What you need to do: Return exactly and only these lines: the first of the listing through the one containing "with a rolled".

--- Start of Collected data ---

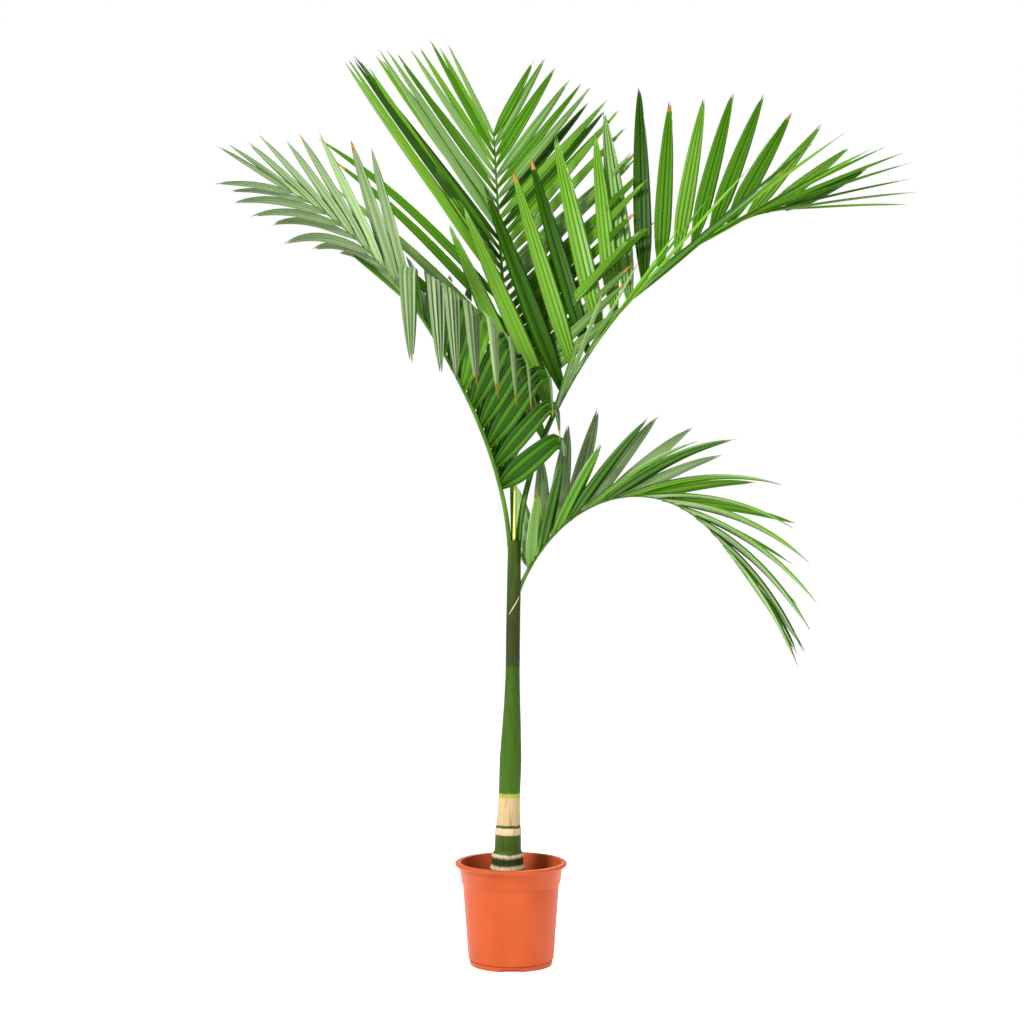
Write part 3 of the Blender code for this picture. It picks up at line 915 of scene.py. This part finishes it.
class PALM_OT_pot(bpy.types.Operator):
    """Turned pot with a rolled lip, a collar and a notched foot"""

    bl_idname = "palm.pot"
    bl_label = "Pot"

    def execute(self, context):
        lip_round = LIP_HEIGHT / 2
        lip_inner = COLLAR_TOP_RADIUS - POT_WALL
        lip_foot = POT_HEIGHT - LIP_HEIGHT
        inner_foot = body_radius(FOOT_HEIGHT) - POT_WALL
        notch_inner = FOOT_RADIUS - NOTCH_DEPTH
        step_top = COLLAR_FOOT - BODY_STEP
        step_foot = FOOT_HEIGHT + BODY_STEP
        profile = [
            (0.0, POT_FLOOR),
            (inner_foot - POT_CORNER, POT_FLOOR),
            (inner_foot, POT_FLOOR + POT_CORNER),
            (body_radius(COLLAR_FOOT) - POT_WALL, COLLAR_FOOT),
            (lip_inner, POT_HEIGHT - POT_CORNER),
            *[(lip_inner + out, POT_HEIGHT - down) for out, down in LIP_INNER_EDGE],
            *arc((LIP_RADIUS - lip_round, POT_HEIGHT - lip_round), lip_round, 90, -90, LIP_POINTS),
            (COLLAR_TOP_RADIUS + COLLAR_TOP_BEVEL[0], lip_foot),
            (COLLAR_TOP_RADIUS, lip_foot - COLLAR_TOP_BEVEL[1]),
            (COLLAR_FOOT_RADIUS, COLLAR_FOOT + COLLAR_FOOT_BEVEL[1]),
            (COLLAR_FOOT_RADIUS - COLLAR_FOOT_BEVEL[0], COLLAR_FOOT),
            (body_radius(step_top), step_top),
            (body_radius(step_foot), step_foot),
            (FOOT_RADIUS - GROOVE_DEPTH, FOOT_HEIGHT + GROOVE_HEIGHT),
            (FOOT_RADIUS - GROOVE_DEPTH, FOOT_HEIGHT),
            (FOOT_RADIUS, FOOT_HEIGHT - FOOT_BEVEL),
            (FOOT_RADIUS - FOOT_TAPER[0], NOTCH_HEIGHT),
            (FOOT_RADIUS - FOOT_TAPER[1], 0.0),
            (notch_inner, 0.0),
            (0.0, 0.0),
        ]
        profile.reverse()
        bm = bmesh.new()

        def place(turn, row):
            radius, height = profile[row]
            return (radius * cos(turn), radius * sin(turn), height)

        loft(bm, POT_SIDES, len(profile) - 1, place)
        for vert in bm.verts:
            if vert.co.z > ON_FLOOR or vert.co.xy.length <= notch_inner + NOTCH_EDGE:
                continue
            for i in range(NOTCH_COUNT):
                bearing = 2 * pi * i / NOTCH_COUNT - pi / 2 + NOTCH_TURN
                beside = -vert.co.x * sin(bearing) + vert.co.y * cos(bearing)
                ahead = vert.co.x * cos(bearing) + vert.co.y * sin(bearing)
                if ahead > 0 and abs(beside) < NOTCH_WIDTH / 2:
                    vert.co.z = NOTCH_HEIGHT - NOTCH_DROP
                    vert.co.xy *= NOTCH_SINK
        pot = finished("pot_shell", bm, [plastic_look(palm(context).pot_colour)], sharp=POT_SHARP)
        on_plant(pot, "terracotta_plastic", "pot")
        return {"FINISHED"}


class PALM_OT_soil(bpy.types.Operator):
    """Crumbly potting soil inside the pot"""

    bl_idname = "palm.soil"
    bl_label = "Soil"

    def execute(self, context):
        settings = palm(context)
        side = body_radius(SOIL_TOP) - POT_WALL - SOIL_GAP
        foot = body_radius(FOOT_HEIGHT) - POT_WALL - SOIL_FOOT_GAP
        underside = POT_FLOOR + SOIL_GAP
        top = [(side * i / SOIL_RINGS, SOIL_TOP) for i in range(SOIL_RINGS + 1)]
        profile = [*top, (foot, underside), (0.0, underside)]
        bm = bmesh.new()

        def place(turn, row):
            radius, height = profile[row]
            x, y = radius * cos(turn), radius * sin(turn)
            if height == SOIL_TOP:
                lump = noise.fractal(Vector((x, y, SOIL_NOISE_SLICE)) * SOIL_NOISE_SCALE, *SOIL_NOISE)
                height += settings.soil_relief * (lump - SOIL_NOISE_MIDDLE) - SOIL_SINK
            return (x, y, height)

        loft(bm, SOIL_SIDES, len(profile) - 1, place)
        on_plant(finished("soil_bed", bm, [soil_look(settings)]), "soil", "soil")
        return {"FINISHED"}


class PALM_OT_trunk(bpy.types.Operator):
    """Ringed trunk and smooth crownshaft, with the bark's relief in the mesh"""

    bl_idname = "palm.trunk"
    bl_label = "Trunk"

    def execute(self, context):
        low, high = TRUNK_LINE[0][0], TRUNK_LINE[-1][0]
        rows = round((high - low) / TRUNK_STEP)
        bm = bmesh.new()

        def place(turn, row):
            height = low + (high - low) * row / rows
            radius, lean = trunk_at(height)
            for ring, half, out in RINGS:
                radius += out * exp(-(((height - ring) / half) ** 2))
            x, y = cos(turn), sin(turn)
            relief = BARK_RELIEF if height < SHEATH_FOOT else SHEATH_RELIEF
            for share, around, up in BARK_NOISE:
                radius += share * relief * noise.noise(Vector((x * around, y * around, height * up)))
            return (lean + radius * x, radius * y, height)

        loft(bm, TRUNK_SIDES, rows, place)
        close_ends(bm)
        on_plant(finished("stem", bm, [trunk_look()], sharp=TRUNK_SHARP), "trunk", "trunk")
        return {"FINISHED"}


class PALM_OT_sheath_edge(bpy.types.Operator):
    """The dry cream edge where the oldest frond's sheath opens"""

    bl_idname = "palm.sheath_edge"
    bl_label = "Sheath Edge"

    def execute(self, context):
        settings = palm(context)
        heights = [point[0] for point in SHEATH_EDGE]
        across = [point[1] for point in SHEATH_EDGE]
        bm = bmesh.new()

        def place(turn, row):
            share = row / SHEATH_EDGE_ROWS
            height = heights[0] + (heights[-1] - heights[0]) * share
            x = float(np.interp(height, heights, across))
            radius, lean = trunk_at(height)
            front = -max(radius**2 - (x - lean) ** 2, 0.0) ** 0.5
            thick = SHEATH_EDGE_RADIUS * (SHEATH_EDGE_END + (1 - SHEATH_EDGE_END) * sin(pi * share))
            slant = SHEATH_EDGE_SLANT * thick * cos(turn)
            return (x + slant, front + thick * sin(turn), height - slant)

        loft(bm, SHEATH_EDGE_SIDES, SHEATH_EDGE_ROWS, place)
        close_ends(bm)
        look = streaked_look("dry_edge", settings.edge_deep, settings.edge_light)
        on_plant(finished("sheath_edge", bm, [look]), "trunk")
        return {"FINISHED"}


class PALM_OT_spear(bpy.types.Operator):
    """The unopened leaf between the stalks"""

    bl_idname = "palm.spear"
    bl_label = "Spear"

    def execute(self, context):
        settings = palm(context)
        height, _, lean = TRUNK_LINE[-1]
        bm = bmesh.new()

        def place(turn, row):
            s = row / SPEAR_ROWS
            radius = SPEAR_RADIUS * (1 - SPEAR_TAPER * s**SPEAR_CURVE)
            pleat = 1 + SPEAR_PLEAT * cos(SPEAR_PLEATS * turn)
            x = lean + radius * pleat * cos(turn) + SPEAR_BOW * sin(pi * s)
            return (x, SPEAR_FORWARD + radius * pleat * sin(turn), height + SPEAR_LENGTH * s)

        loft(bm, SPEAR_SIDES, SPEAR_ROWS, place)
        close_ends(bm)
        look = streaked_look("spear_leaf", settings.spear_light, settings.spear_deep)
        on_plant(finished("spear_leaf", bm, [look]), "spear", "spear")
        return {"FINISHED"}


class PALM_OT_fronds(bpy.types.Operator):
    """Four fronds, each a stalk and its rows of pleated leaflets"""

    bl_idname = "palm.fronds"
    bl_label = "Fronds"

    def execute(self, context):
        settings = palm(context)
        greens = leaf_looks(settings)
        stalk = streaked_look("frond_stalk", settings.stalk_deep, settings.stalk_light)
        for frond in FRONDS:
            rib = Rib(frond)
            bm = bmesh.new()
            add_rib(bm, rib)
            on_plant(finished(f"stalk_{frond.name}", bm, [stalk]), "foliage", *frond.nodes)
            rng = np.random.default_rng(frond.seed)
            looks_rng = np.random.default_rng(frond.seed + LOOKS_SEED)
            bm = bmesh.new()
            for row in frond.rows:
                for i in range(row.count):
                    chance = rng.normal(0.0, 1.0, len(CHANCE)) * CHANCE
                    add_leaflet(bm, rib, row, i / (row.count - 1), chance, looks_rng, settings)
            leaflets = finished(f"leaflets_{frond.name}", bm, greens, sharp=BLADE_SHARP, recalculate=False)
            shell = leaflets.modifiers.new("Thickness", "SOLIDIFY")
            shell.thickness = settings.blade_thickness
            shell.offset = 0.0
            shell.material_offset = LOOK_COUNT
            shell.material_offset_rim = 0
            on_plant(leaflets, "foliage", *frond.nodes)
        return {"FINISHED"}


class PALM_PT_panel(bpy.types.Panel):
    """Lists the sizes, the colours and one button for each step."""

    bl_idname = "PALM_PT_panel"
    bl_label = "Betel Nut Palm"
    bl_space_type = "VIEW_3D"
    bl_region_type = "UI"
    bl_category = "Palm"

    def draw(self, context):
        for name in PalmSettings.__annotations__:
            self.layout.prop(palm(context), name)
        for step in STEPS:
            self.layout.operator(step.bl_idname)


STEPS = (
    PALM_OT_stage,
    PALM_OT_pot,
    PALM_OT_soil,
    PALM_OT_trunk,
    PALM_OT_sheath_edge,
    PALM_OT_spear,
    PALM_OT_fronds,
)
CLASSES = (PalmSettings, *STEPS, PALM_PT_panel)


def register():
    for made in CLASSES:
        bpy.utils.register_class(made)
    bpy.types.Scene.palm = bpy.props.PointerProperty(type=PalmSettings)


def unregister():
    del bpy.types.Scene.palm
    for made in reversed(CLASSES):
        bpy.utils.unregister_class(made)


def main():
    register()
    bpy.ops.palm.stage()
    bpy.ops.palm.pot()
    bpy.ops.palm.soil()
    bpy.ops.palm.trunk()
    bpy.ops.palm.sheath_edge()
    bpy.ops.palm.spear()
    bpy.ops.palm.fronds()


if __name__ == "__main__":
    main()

--- End of Collected data ---

Output of the exercise:
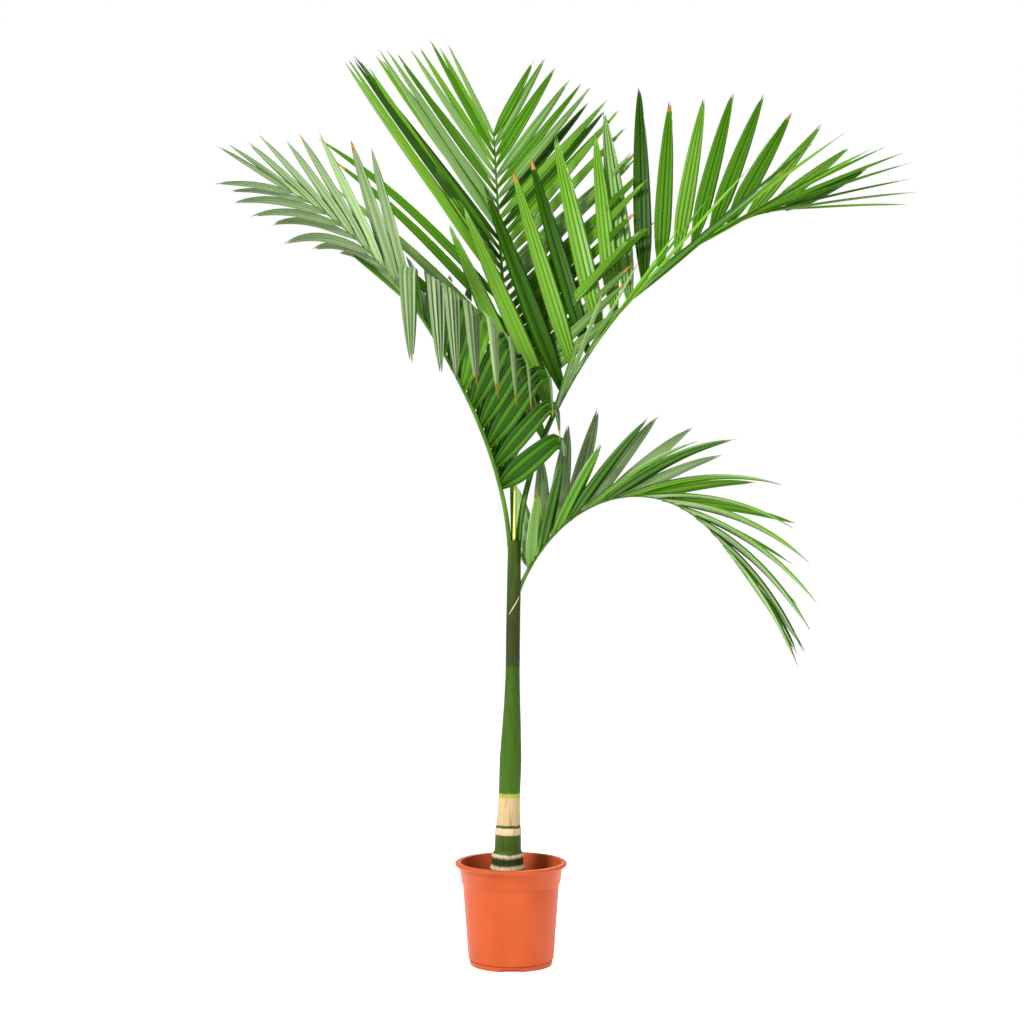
Write part 3 of the Blender code for this picture. It picks up at line 915 of scene.py. This part finishes it.
class PALM_OT_pot(bpy.types.Operator):
    """Turned pot with a rolled lip, a collar and a notched foot"""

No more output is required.